The change, to be voted on today, must be approved by a two-thirds majority, and proponents have struggled for a fortnight to find support. Supporters had failed badly on two previous efforts to force open the Senate's secret deliberations, but they figured to have a better chance for the final debate if Lott brought his considerable weight to bear on wavering Republicans.
But Lott spokesman John Czwartacki told reporters that the measure was almost certainly doomed: "The Senate is now approaching a mode where it's most like a jury, and at no time in the history of trial-by-jury have those deliberations been public," said Czwartacki, paraphrasing Lott's views. "Senators should be able to voice reasons for their votes and do so in the public record, but it is a dangerous precedent to set for juries anywhere in America to put this deliberation in public."

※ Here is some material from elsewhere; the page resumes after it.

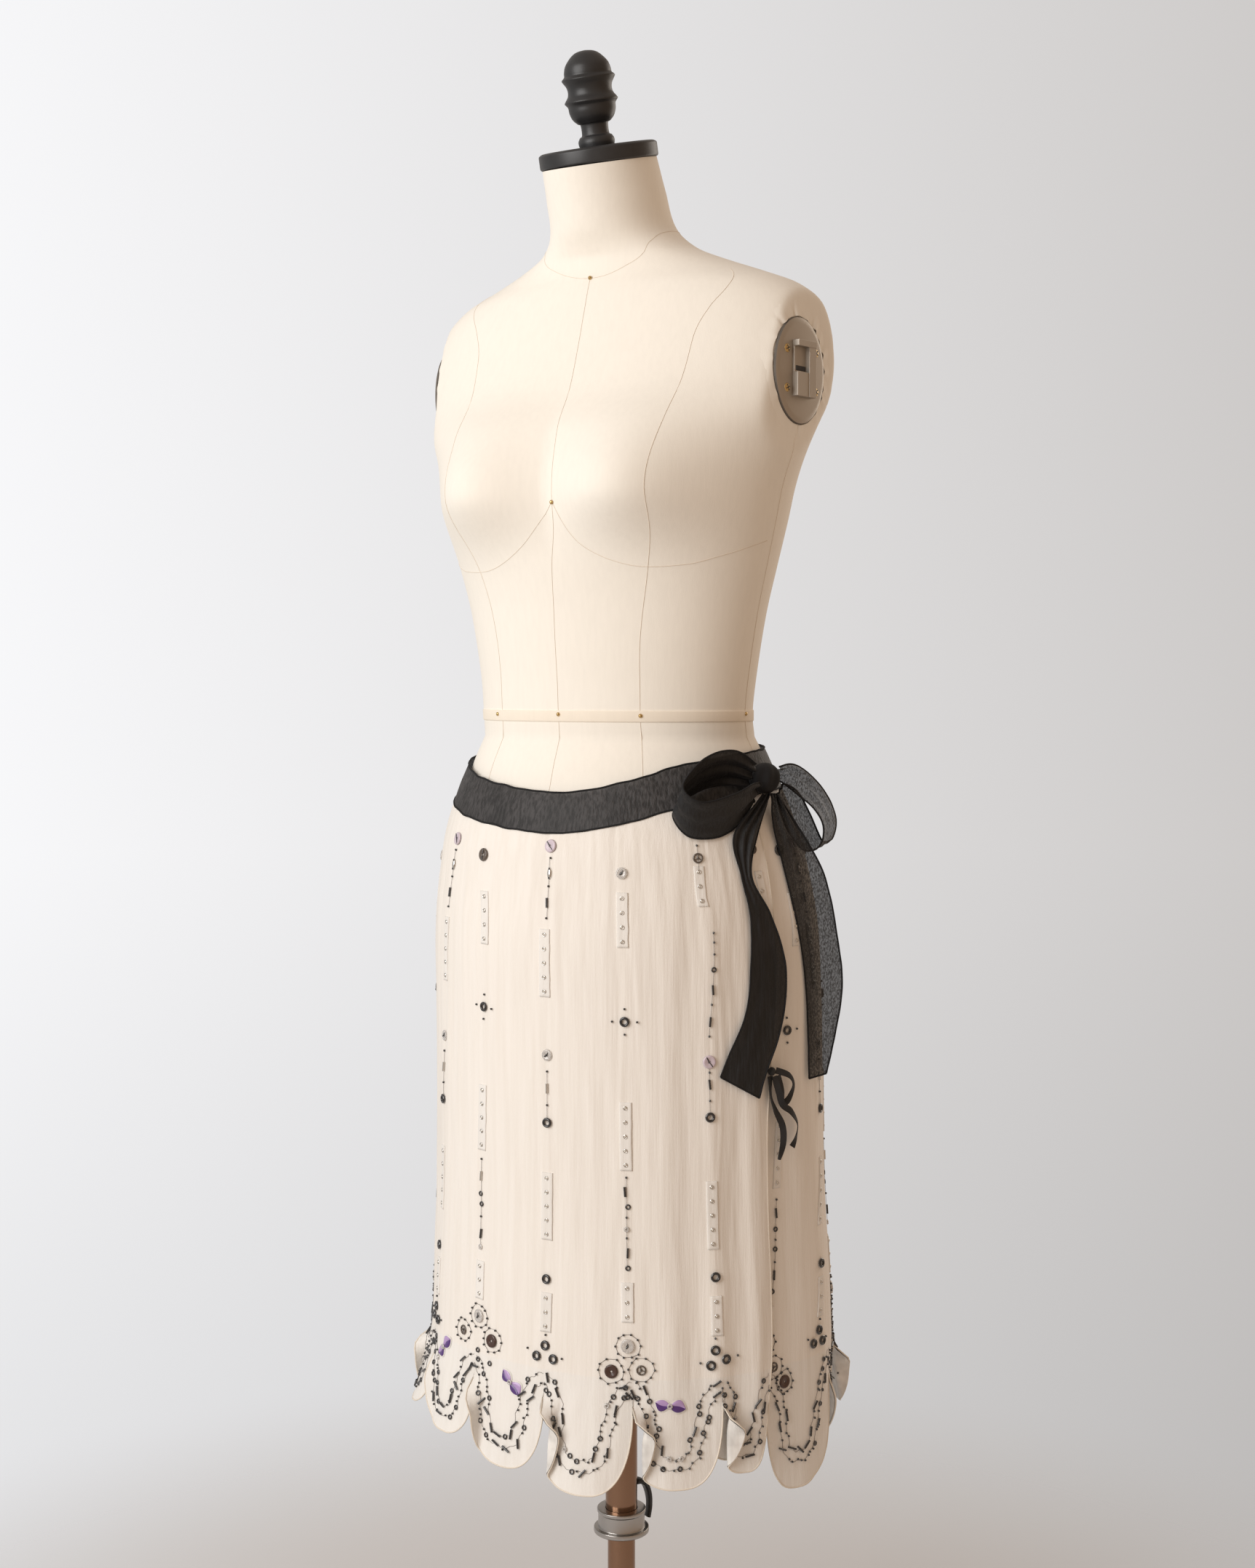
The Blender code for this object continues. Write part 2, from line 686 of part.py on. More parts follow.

But of far greater concern to the GOP, several Republican senators said, was the likelihood that the Democrats would use the closing debate to unleash a public harangue against independent counsel Kenneth W. Starr and the GOP House prosecutors for bringing the case in the first place.
"Why have a lot of political speeches at the tail end that maybe don't deal with the guilt or innocence of the president but might deal with everything else?" said Sen. Charles E. Grassley (R-Iowa). "For some people, this is seen as a political game and not a judicial proceeding."
Indeed, Sen. John F. Kerry (D-Mass.) said the Democrats would make the conduct of Starr and the House GOP managers in shaping their cases against Clinton an important element of the final impeachment debate. "In my judgment, these charges, at least as to perjury, are extraordinarily faulty, and I think Starr is a significant factor in . . . the propriety of this case and the place we find ourselves in," Kerry said.
With Clinton's acquittal virtually assured on two impeachment articles on perjury and obstruction of justice, both parties were pondering political formulas yesterday to fulfill their constitutional responsibility and avoid the wrath of an electorate that is fed up with the impeachment proceeding.
Democrats are pushing for open deliberations and a toughly worded motion of censure after the trial concludes, holding that they need an opportunity to explain that while they may vote for acquittal, they do not condone the president's sexual behavior with former White House intern Monica S. Lewinsky.
"This is an opportunity to say what we're going to do and why we're going to do it," Sen. John D. "Jay" Rockefeller IV (D-W.Va.) said of the final deliberations. "To do it behind closed doors just doesn't make a lot of sense. This is the public's right to know."
But several Republicans said they had no desire to help their adversaries find political cover. Sen. Thad Cochran (R-Miss.) pronounced himself "not interested" in open deliberations if they're "just going to be used so Democrats can have some air time to trash the Republicans."
By bottling up final deliberations in a closed-door session -- the actual vote on the impeachment articles would still be in public -- some Republicans argued yesterday that they were showing fealty to the Constitution, speeding up the proceeding and avoiding a messy political spectacle during the trial's final hours.
"I believe the rule is there for a very good reason," said Sen. Orrin G. Hatch (R-Utah). "With executive sessions we have a real chance of getting people to talk with each other rather than at each other. They can talk turkey. . . . You want to depoliticize it as much as possible."
And shorten it, some said. "What I want to do is wind this whole matter up as soon as possible," said Sen. John H. Chafee (R-R.I.). "My fear is if we take [all this time] we won't get to finish it this week, which I think is a very, very important deadline."
Under the trial rules, each senator is allotted 15 minutes to speak during deliberations -- 25 hours if all senators use all their time, and Sen. Gordon Smith (R-Ore.), for one, did not look forward to the experience.
"The country is awfully weary of this, and I do not relish the thought of three days of my colleagues talking about this issue," Smith said. In closed session, "we could do it in one evening, and the words would disappear in the ether -- and mercifully so."
Still, by closing the gate on deliberations, Republicans reaped blistering attacks from Democrats, who scored them for avoiding senators' duty to put their views on the record so they could be examined by the electorate and by posterity.
"I just can't imagine something of this magnitude not being debated in public," Sen. Kent Conrad (D-N.D.) said, in one typical comment. "I can't see any reason. This is a deliberation on overturning an election."
And Sen. Richard J. Durbin (D-Ill.) also noted that Republicans have their own political dilemma: having to explain why they voted to oust a popular president, or having to explain to their conservative supporters why they didn't.
"They don't have any good choices," Durbin said. "They're going to anger their constituents, or they're going to anger the American people. Their best move is to go do it in the dark of night."